While trends in how we share wedding inspiration are inevitable, other changes need a solid kick up the arse to bring momentum. Exclusion is a major issue for the wedding industry. I still challenge bridal brands whose collections are promoted by skinny white models. This weekend I challenged a venue soon to launch its new ‘bridal suite’ – which feels like language from the 1980s and excludes so many couples. Shouldn’t we all be aware by now that not all weddings have a bride? The language across the wedding media is casually exclusive, with ‘bridal’ falling from our lips and fingertips as though all weddings were just a women’s thing, really.

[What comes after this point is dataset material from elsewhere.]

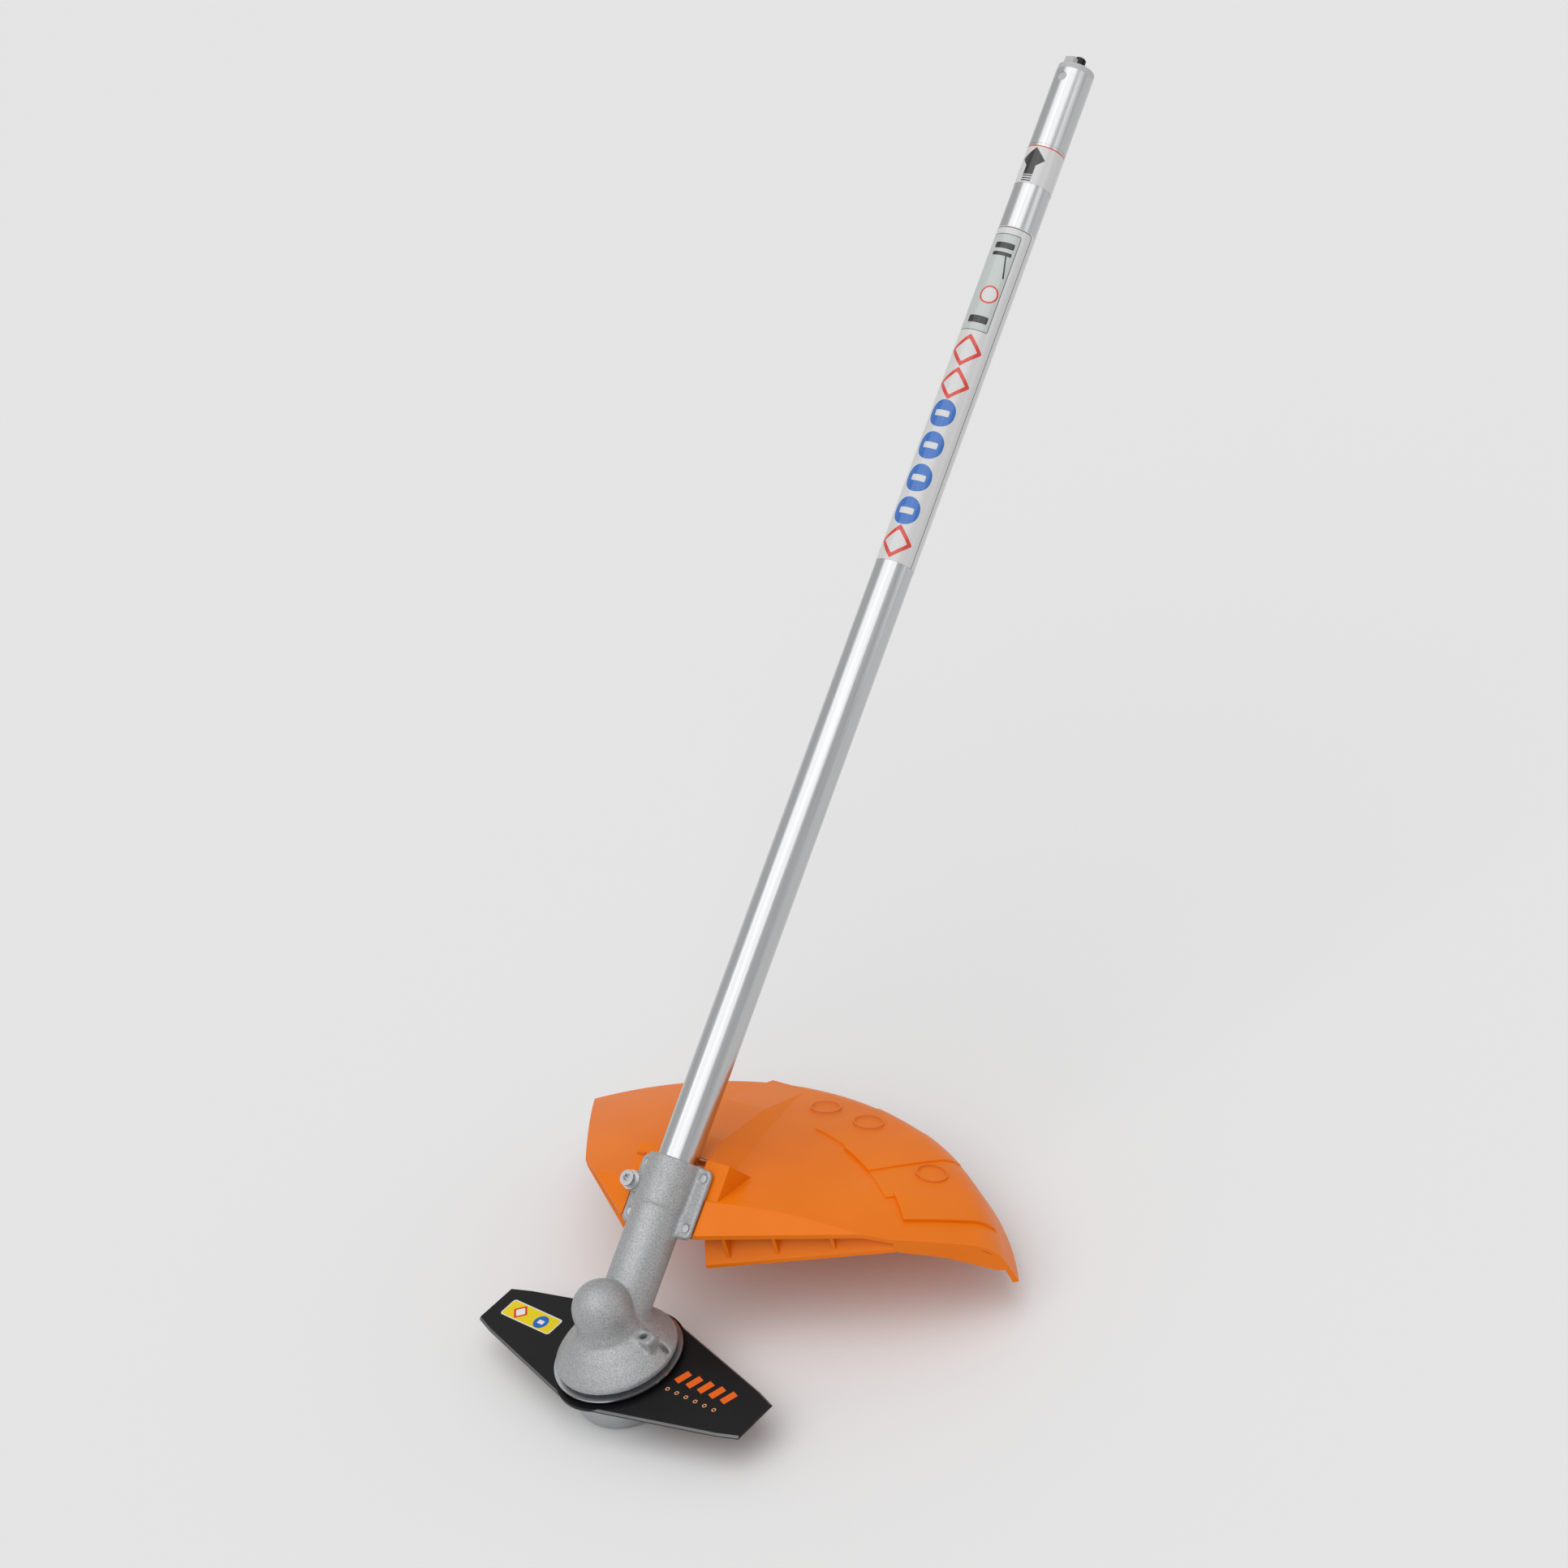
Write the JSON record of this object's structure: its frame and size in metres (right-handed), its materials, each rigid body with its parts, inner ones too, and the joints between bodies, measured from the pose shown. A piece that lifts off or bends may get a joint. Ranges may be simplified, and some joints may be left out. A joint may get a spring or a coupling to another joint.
{
  "type": "brush cutter head",
  "caption": "Brush cutter working head: inclined drive tube and shaft, bevel gearbox, two-tooth grass blade clamped on an arbor, and a moulded half-round guard.",
  "frame": {"origin": "centre of the drive tube's coupling end", "axes": "+Z along the arbor, up from the level blade; +X the way the drive tube rises, 35 degrees above level; +Y to the left of someone holding the tube"},
  "size_m": [0.7716, 0.36, 0.5596],
  "materials": {
    "tube_aluminium": "bright drawn and anodised, fine lengthwise lines",
    "cast_aluminium": "blasted die casting, matt grey",
    "guard_plastic": "moulded orange plastic, satin",
    "blade_steel": "black lacquered spring steel with ground edges",
    "bright_steel": "zinc plated",
    "rider_steel": "pressed and blasted",
    "black_steel": "black oxide",
    "bearing_steel": "polished",
    "gear_steel": "case hardened, oiled",
    "seal_rubber": "matt black",
    "bush_plastic": "grey moulded",
    "label_film": "printed film under clear laminate"
  },
  "bodies": {
    "frame": {"drive_tube": "tube_aluminium", "coupling_end_bush": "bush_plastic", "end_bush_pin": "bush_plastic", "shaft_bush_1": "bush_plastic", "shaft_bush_2": "bush_plastic", "shaft_bush_3": "bush_plastic", "shaft_bush_4": "bush_plastic", "main_label": "label_film", "arrow_label": "label_film", "gearbox_housing": "cast_aluminium", "wrap_guard_ring": "bright_steel", "output_seal": "seal_rubber", "lower_circlip": "black_steel", "pinion_circlip": "black_steel", "clamp_washer": "bright_steel", "clamp_screw": "bright_steel", "guard": "guard_plastic", "guard_screws": "bright_steel", "lower_bearing_outer_ring": "bearing_steel", "upper_bearing_outer_ring": "bearing_steel", "pinion_front_bearing_outer_ring": "bearing_steel", "pinion_rear_bearing_outer_ring": "bearing_steel"},
    "arbor": {"arbor_shaft": "gear_steel", "bevel_gear": "gear_steel", "thrust_plate": "black_steel", "grass_blade": "blade_steel", "thrust_washer": "bright_steel", "rider_plate": "rider_steel", "blade_nut": "bright_steel", "lower_bearing_inner_ring": "bearing_steel", "upper_bearing_inner_ring": "bearing_steel"},
    "drive": {"drive_shaft": "black_steel", "bevel_pinion": "gear_steel", "pinion_spacer": "gear_steel", "pinion_front_bearing_inner_ring": "bearing_steel", "pinion_rear_bearing_inner_ring": "bearing_steel"},
    "lower_balls": {"lower_bearing_balls": "bearing_steel"},
    "upper_balls": {"upper_bearing_balls": "bearing_steel"},
    "pinion_front_balls": {"pinion_front_bearing_balls": "bearing_steel"},
    "pinion_rear_balls": {"pinion_rear_bearing_balls": "bearing_steel"}
  },
  "joints": [
    {"name": "arbor_spin", "type": "hinge", "parent": "frame", "child": "arbor", "pos_m": [-0.71512, 0, -0.51873], "axis": [0, 0, 1], "continuous": true},
    {"name": "drive_spin", "type": "hinge", "parent": "frame", "child": "drive", "pos_m": [-0.71512, 0, -0.50073], "axis": [0.8192, 0, 0.5736], "continuous": true},
    {"name": "lower_balls_spin", "type": "hinge", "parent": "frame", "child": "lower_balls", "pos_m": [-0.71512, 0, -0.51873], "axis": [0, 0, 1], "continuous": true},
    {"name": "upper_balls_spin", "type": "hinge", "parent": "frame", "child": "upper_balls", "pos_m": [-0.71512, 0, -0.51873], "axis": [0, 0, 1], "continuous": true},
    {"name": "pinion_front_balls_spin", "type": "hinge", "parent": "frame", "child": "pinion_front_balls", "pos_m": [-0.71512, 0, -0.50073], "axis": [0.8192, 0, 0.5736], "continuous": true},
    {"name": "pinion_rear_balls_spin", "type": "hinge", "parent": "frame", "child": "pinion_rear_balls", "pos_m": [-0.71512, 0, -0.50073], "axis": [0.8192, 0, 0.5736], "continuous": true}
  ],
  "couplings": [
    {"joint": "drive_spin", "follows": "arbor_spin", "ratio": -1.4},
    {"joint": "lower_balls_spin", "follows": "arbor_spin", "ratio": 0.384},
    {"joint": "upper_balls_spin", "follows": "arbor_spin", "ratio": 0.37111},
    {"joint": "pinion_front_balls_spin", "follows": "arbor_spin", "ratio": -0.54775},
    {"joint": "pinion_rear_balls_spin", "follows": "arbor_spin", "ratio": -0.54775}
  ]
}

And while it’s wonderful to see women-owned, independent and small businesses thrive in the UK wedding industry, we need to acknowledge that women shouldn’t be expected to plan weddings alone. Wedding stress and planxiety are real, and the media shoulders some responsibility for that. Planning a wedding is hard. It’s incredibly difficult to do alone, and even with friends and relatives helping out, it’s something to do as a couple. I’d love to see the phrase ‘my wedding’ disappear entirely. It should always be ‘our wedding’. And where there’s a groom, or two, I hope the wedding media will do more to welcome them to this whole crazy journey of wedding planning.

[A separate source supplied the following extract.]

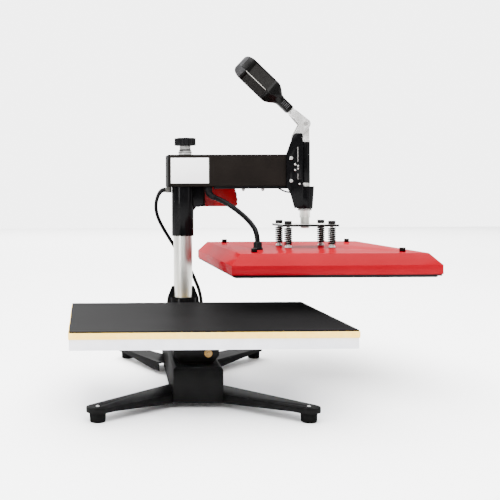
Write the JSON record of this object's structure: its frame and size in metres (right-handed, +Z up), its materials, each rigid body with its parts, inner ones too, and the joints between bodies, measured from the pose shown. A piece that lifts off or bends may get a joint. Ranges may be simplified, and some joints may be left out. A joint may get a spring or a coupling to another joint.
{
  "type": "swing-away heat press",
  "caption": "Swing-away heat press: a long toggle lever presses a heated platen, hung from an arm that pivots on a post, onto a padded bed.",
  "frame": {"origin": "centre of the machine's footprint at the level the rubber feet stand on, without the mains cord", "axes": "+Z up; the arm points along +X, swung out to the side, and the bed lies towards -Y, the operator's side"},
  "size_m": [0.7416, 0.857, 0.7061],
  "materials": {
    "black_gloss": "gloss powder coat",
    "black_satin": "satin black",
    "red_paint": "gloss enamel",
    "chrome": "polished",
    "steel": "zinc plated",
    "cast_aluminium": "cast, machined faces",
    "nonstick_black": "dark non-stick coating",
    "bearing_bronze": "plain bearing bronze",
    "rubber_black": "matt",
    "silicone_foam": "open-cell silicone foam",
    "insulation": "mineral fibre board",
    "black_plastic": "moulded, fine grain",
    "panel_grey": "plain membrane panel",
    "dark_window": "smoked window",
    "label_white": "bare printed-label blank"
  },
  "bodies": {
    "base": {"base_spine": "black_gloss", "leg_front_left": "black_gloss", "leg_front_right": "black_gloss", "leg_rear_left": "black_gloss", "leg_rear_right": "black_gloss", "foot_front_left": "rubber_black", "foot_front_right": "rubber_black", "foot_rear_left": "rubber_black", "foot_rear_right": "rubber_black", "base_fasteners": "steel", "bed_pedestal": "black_gloss", "bed_plate": "cast_aluminium", "bed_foam": "silicone_foam", "bed_mat": "rubber_black", "post_socket": "black_gloss", "post": "chrome", "mains_cord": "rubber_black", "cord_coil": "rubber_black", "mains_plug": "black_plastic"},
    "arm": {"arm_tube": "black_satin", "arm_end_cap": "black_plastic", "post_sleeve": "black_gloss", "sleeve_bushes": "bearing_bronze", "knob_collar": "steel", "rating_plate": "label_white", "cheek_near": "black_gloss", "cheek_far": "black_gloss", "cheek_bolts": "chrome", "guide_housing": "black_gloss", "guide_bush": "chrome", "link_pin": "chrome", "control_back": "black_satin", "control_hood": "red_paint", "control_panel": "panel_grey", "display_window": "dark_window", "supply_gland": "black_plastic", "conduit_gland": "black_plastic", "heater_conduit": "rubber_black"},
    "knob": {"knob_stud": "steel", "clamp_knob": "black_plastic"},
    "ram": {"ram_rod": "chrome", "ram_sleeve": "black_gloss", "ram_clevis": "steel", "spring_plate": "steel"},
    "lever": {"lever_fork": "steel", "lever_pin": "chrome", "lever_bar": "steel", "lever_grip": "black_plastic"},
    "links": {"toggle_links": "steel"},
    "platen": {"platen_cover": "red_paint", "heat_plate": "nonstick_black", "insulation_board": "insulation", "spring_bolts": "black_satin", "pressure_springs": "steel", "cover_screws": "black_satin", "platen_gland": "black_plastic"},
    "set_key": {"button_set": "black_plastic"},
    "down_key": {"button_down": "black_plastic"},
    "up_key": {"button_up": "black_plastic"},
    "rocker": {"power_rocker": "black_plastic"}
  },
  "joints": [
    {"name": "arm_swing", "type": "hinge", "parent": "base", "child": "arm", "pos_m": [-0.11925, 0.11946, 0.45], "axis": [0, 0, 1], "range_deg": [-90, 30]},
    {"name": "knob_turn", "type": "hinge", "parent": "arm", "child": "knob", "pos_m": [-0.11325, 0.11946, 0.5], "axis": [0, 0, 1], "range_deg": [-180, 180]},
    {"name": "ram_press", "type": "slide", "parent": "arm", "child": "ram", "axis": [0, 0, -1], "range_m": [0, 0.0674]},
    {"name": "lever_pull", "type": "hinge", "parent": "ram", "child": "lever", "pos_m": [0.15975, 0.11946, 0.553], "axis": [0, 1, 0], "range_deg": [0, 165.49]},
    {"name": "link_swing", "type": "hinge", "parent": "arm", "child": "links", "pos_m": [0.13975, 0.11946, 0.43], "axis": [0, 1, 0], "range_deg": [0, 19.63]},
    {"name": "platen_float", "type": "slide", "parent": "ram", "child": "platen", "axis": [0, 0, 1], "range_m": [0, 0.008], "stiffness_N_per_m": 8000, "springref_m": -0.02, "deforming": ["pressure_springs"]},
    {"name": "set_press", "type": "slide", "parent": "arm", "child": "set_key", "axis": [-0.9781, 0, -0.2083], "range_m": [0, 0.0015], "stiffness_N_per_m": 300, "springref_m": -0.001},
    {"name": "down_press", "type": "slide", "parent": "arm", "child": "down_key", "axis": [-0.9781, 0, -0.2083], "range_m": [0, 0.0015], "stiffness_N_per_m": 300, "springref_m": -0.001},
    {"name": "up_press", "type": "slide", "parent": "arm", "child": "up_key", "axis": [-0.9781, 0, -0.2083], "range_m": [0, 0.0015], "stiffness_N_per_m": 300, "springref_m": -0.001},
    {"name": "rocker_tip", "type": "hinge", "parent": "arm", "child": "rocker", "pos_m": [-0.08025, 0.23346, 0.42], "axis": [1, 0, 0], "range_deg": [-12, 0]}
  ],
  "couplings": [
    {"joint": "lever_pull", "follows": "ram_press", "rad_per_m": 42.852},
    {"joint": "link_swing", "follows": "ram_press", "rad_per_m": 5.0798}
  ]
}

AI is emerging as a trend where wedding inspiration is concerned, and it’s a bad one. A handful of wedding instagram accounts are spearheaded by unachievable imagery of magical weddings in exotic places, bursting with unbelievable florals and glamour and opulence. But I believe couples are wise to the ways of the interweb, and won’t be sucked in by impossible imagery. It’s just a shame for wedding suppliers to see this content outshine the real life marvels they’re creating. And it’s a worry for some couples who might feel pressured into trying to achieve this online ‘wow’ factor by overspending and going into debt to design an ‘instaworthy’ wedding.

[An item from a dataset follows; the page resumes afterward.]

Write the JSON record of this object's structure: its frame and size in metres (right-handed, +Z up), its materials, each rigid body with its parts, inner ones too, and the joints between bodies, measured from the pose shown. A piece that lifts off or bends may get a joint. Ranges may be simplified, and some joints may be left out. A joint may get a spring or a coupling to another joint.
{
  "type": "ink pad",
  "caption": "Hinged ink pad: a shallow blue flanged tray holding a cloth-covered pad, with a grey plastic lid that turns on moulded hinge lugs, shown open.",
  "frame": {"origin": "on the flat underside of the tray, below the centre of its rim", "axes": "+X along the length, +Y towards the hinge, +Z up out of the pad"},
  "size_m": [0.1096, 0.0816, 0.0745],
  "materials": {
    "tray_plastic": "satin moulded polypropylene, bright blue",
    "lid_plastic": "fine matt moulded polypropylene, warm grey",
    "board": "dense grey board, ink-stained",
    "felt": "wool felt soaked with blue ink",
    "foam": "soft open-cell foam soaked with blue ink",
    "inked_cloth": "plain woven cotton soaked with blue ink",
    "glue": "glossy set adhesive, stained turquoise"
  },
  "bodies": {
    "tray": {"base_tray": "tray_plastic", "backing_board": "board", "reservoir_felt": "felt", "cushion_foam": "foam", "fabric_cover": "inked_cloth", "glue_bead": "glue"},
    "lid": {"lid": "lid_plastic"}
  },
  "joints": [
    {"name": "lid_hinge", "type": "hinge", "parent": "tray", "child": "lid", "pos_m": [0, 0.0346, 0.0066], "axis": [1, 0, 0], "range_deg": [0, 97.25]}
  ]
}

Would it be wrong to end this blog with some trend predictions for 2025 weddings?

I don’t think these really count as ‘trends’ – they’re 6 things I’d love to see more of in the coming year!

  1. Personality. Oodles of whatever will make your day ‘you’. Not a theme, more an approach to planning, a nod to styling and a day that has your names written all over it.
  2. Understanding of colours, tones, and palettes. Couples are really savvy in styling their weddings according to what they love – so don’t be dictated to by the wedding media’s colours of the year – do you, and trust that you’ll do it beautifully.
  3. Celebrants for everyone. Better than registrars, (sorry, but they are) with all the flexibility in the world, and available everywhere. They bring the joy.
  4. New traditions. Grandparents walking you down the aisle, pizza for breakfast, getting wed at 4pm. Keeping a firm hold on your bouquet and avoiding clichés.
  5. Awareness of the media, a critical eye. Question all the wedding content you see online. Enjoy the wedding magazines for what they are (catalogues of things they want you to buy). Everything is optional, and almost every page has a motive. Consume those which cost you nothing and bring you joy.
  6. Less stuff. There are 2 ways of thinking when it comes to weddings: It used to be that you have to buy stuff to have a wedding. In 2025, let’s reconsider how much we’re spending on single use wedding ‘stuff’ – and see weddings as experiences, not festivals of stuff!

Claire Gould

Claire spends her days writing - either in beautiful calligraphy or online. She lives on the edge of the English Lake District only minutes away from the beach, where she loves to escape and unwind. Claire's calligraphy can be found at www.byMoonandTide.com. Claire launched the English Wedding Blog in November 2009 - it's been a top 10 UK wedding blog ever since, with a regional focus we hope you LOVE.

1 Comment

Priti Shikotra · January 23, 2025 at 9:45 am

Pizza for breakfast sounds right up my street as a wedding guest! Needs to be a shake up in Indian weddings too!